A Calixto le habían contratado para atender al público en una prestigiosa empresa de aceites jienenses. Cada mañana llegaba por costumbre 15 minutos tarde y en vez de tomarse 20 para el desayuno, los alargaba hasta completar los 40. Así, de paso, daba testimonio de su buen yantar.
En el puesto de venta solía explicar el evangelio. Repartía folletos y versículos que imprimía y recortaba en pequeñas porciones de cartulina allí mismo.
Los domingos, cuando le daban oportunidad en la iglesia, se levantaba con parsimonia, se colocaba las gafas (nadie sabía el motivo de tener que ponerse las gafas para hablar) y daba el parte:
Esta semana prediqué a 17 personas. La pasada a 32 y la que viene posiblemente a 50. Todo sea para la gloria de Dios.
Lo peor era que, de todos aquellos que Calixto nombraba como evangelizados, ninguno asomaba la cabeza por el lugar de culto. Él no se desanimaba pues, la semilla, había aprendido, tarda en crecer y dar fruto, y más si la tierra donde se siembra no es buena. A tiempo y a destiempo, le habían enseñado a Calixto, y Calixto lo memorizó muy bien.
Predicar, predicaba con esmero, eso hay que reconocerlo. Se hizo famoso repartiendo dípticos. Sin embargo, no despachaba aceite.
Seguramente corro el riesgo de pensar que para dar testimonio de fe, Calixto tenía que haberse convertido en el mejor vendedor de la empresa, el más puntual, el más honesto, el que más ayudaba a los compañeros, el que más respetaba al jefe, el más motivado...
Pero no fue así. Por eso, claro está, no le renovaron el contrato. El subidón por el Señor que vivía durante su jornada laboral no interesaba al empresario. Tampoco a los compañeros que se veían obligados a hacerle el trabajo y cubrir sus tardanzas.

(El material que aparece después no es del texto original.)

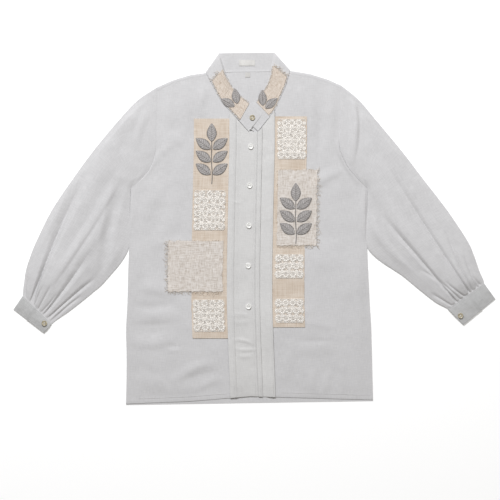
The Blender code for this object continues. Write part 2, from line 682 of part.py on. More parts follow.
def make_applied_pieces():
    """Beige bands, coarse patches, lace and leaves beside the placket, and the collar's strips."""
    heights = [y for y, _ in reversed(SWAY[2:])]
    make_flat_piece("band_right", [(-136.0, 2), (-92.0, 2), (-47.8, 2)],
                    [247.0, 220.0] + heights + [-212.0, -247.0], "beige_linen")
    make_flat_piece("band_left", [(40.2, 2), (80.0, 2), (118.0, 2)],
                    [252.0, 220.0] + heights + [-212.0, -222.0], "beige_linen")
    over_band_edge = [(-189.0, 2), (-146.5, 2), (-138.5, 3), (-100.0, 3), (-66.0, 3)]
    make_flat_piece("patch_right", over_band_edge, steps(-142.0, -28.0, 58.0), "coarse_linen")
    over_band_edge = [(55.0, 3), (90.0, 3), (120.5, 3), (128.5, 2), (143.0, 2)]
    make_flat_piece("patch_left", over_band_edge, steps(-38.0, 132.0, 45.0), "coarse_linen")
    make_fringe("fringe_right_side", (-189.9, -142.0), (-189.9, -28.0), (-1.0, 0.0), 2)
    make_fringe("fringe_right_hem", (-66.0, -142.4), (-132.0, -142.4), (0.0, -1.0), 3)
    make_fringe("fringe_left_side", (143.4, 132.0), (143.4, -38.0), (1.0, 0.0), 2)
    make_fringe("fringe_left_hem", (114.0, -38.4), (55.0, -38.4), (0.0, -1.0), 3)
    make_lace("lace_right_top", -133.0, -62.0, 86.0, 5)
    make_lace("lace_right_hem", -133.0, -62.0, -160.0, 4)
    make_lace("lace_left_top", 52.0, 116.0, 246.0, 5)
    make_lace("lace_left_middle", 52.0, 116.0, -58.0, 3)
    make_lace("lace_left_hem", 52.0, 116.0, -158.0, 3)
    make_collar_trim("collar_trim_right", 1, 5, 0.0, 0.6)
    make_collar_trim("collar_trim_left", 10, 14, 0.0, 0.6)
    leaf = leaf_mesh("leaf", LEAF_LENGTH, LEAF_WIDTH)
    make_sprig("leaf_right", leaf, -96.0, 122.0, 3)
    make_sprig("leaf_left", leaf, 93.0, -12.0, 4)
    small = leaf_mesh("small_leaf", SMALL_LEAF_LENGTH, SMALL_LEAF_WIDTH)
    for side, letter in ((-1.0, "a"), (1.0, "b")):
        place_leaf(f"leaf_collar_right_{letter}", small, -42.0 + side * 3.0, 278.0 + side * 3.0,
                   35.0 - side * 26.0, 4)
        place_leaf(f"leaf_collar_left_{letter}", small, 22.0 + side * 3.0, 274.0 - side * 3.0,
                   -24.0 - side * 26.0, 3)


def make_labels():
    """Bare neck label inside the back of the collar and the size tag below it."""
    neck = [[Vector((x, y, level(1))) for y in (366.0, 379.0)] for x in (-34.7, 1.3)]
    cloth("neck_label", neck, "label")
    tag = [[Vector((x, y, level(1))) for y in (340.5, 351.0)] for x in (-21.0, -9.5)]
    cloth("size_tag", tag, "label")


def make_shirt():
    for old in list(bpy.data.objects):
        bpy.data.objects.remove(old)
    make_back()
    make_front("front_right", "right", right_front_section(),
               [-58.0, -75.2, -90.0, -105.2, -125.0, -145.0, -164.0, -183.0, -201.0, -219.2])
    make_front("front_left", "left", left_front_section(),
               [46.6, 59.0, 71.8, 77.8, 92.0, 108.0, 125.0, 145.0, 165.0, 180.0, 194.7])
    for side in ("right", "left"):
        make_sleeve(f"sleeve_{side}", side)
        make_cuff(f"cuff_{side}", side)
    make_collar()
    make_labels()
    make_buttons()
    make_applied_pieces()


make_shirt()
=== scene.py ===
# Looks of a linen shirt laid out flat with its front up. Tables hold millimetres.
# X runs across the shirt, Y up to the collar, Z up. Right and left are the wearer's: right is at -X.
import math
import random

import bmesh
import bpy
from mathutils import Matrix, Vector, noise


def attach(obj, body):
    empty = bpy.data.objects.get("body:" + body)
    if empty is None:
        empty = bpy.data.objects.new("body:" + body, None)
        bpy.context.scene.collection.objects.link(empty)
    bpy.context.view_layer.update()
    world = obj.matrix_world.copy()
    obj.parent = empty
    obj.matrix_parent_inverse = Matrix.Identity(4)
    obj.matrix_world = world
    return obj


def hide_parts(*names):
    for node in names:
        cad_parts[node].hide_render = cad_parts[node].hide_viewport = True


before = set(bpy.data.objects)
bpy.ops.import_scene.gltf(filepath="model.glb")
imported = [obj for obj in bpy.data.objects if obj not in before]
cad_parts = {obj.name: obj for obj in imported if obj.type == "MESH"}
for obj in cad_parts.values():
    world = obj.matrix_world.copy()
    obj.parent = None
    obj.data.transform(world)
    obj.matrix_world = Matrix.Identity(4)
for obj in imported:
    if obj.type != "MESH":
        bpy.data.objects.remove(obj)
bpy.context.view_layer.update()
mm = 0.001
print("shirt: frame loaded")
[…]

Sería esa la razón por la que
encontró junto al finiquito el siguiente versículo manuscrito por el director en el reverso de una de las cartulinas que él repartía: «El que no quiera trabajar que tampoco coma» (2 Tes 3:10). Muy fuerte el texto, sí. Fortísimo. Debe ser duro para un hombre tener que pagarle todos los meses a otro que no ha cumplido con su obligación.
Pobre Calixto. Le habían despedido por este mismo motivo en diferentes empresas. Queriendo dar testimonio producía el efecto contrario.
Nuestro hombre, como le pasa a una servidora a veces por motivos diferentes, se sentía incomprendido.
No obstante, seguía sin ocurrírsele exhortar en su tiempo libre. En sus etapas inactivas nunca pensó ir al Instituto Nacional de Empleo y hablarles a los que formaban cola. Sus vecinos no conocían su fe. Tampoco sus amigos.
A pesar de que los suyos pasaban necesidad (bien lo sabe una por las malas lenguas que no callan ni de día ni de noche), que tanto su mujer como sus hijos le culpaban de la desgracia de la crisis familiar, que habían dejado de congregarse (como algunos tienen por costumbre y sólo Dios sabe el motivo),
él seguía convencido de que el mejor momento para hablar del Señor era durante la jornada laboral.
Puedo decirles, si no es mucho decir y ustedes me lo permiten, que ahí sigue el hombre, sin dar golpe. Reventando el sofá porque para eso es suyo. Rascándose la barriga que también es suya entera. Prestando atención a los partidos de fútbol porque es su hobby y necesita distraerse. Viendo los programas de Belén Esteban porque le entretienen mucho dada la calidad de los temas. Enganchado a los de Juan Imedio que busca pareja a la más
rara avis, porque nunca se sabe, tal y como está el patio de su casa, si tendrá que escribirle pronto.
Ahí está, pobrecito. Esperando que suene el teléfono. Que lo llamen de cualquier otra empresa. Confía en que Dios, además de proporcionarle cada día el maná del cielo, le dará nuevas oportunidades. No para sudar el pan que ha de llevarse a la boca sino para testificar de Él.
Calixto: ¿Trabajar o testimoniar? Mira que el resultado sería... cobrar o no cobrar.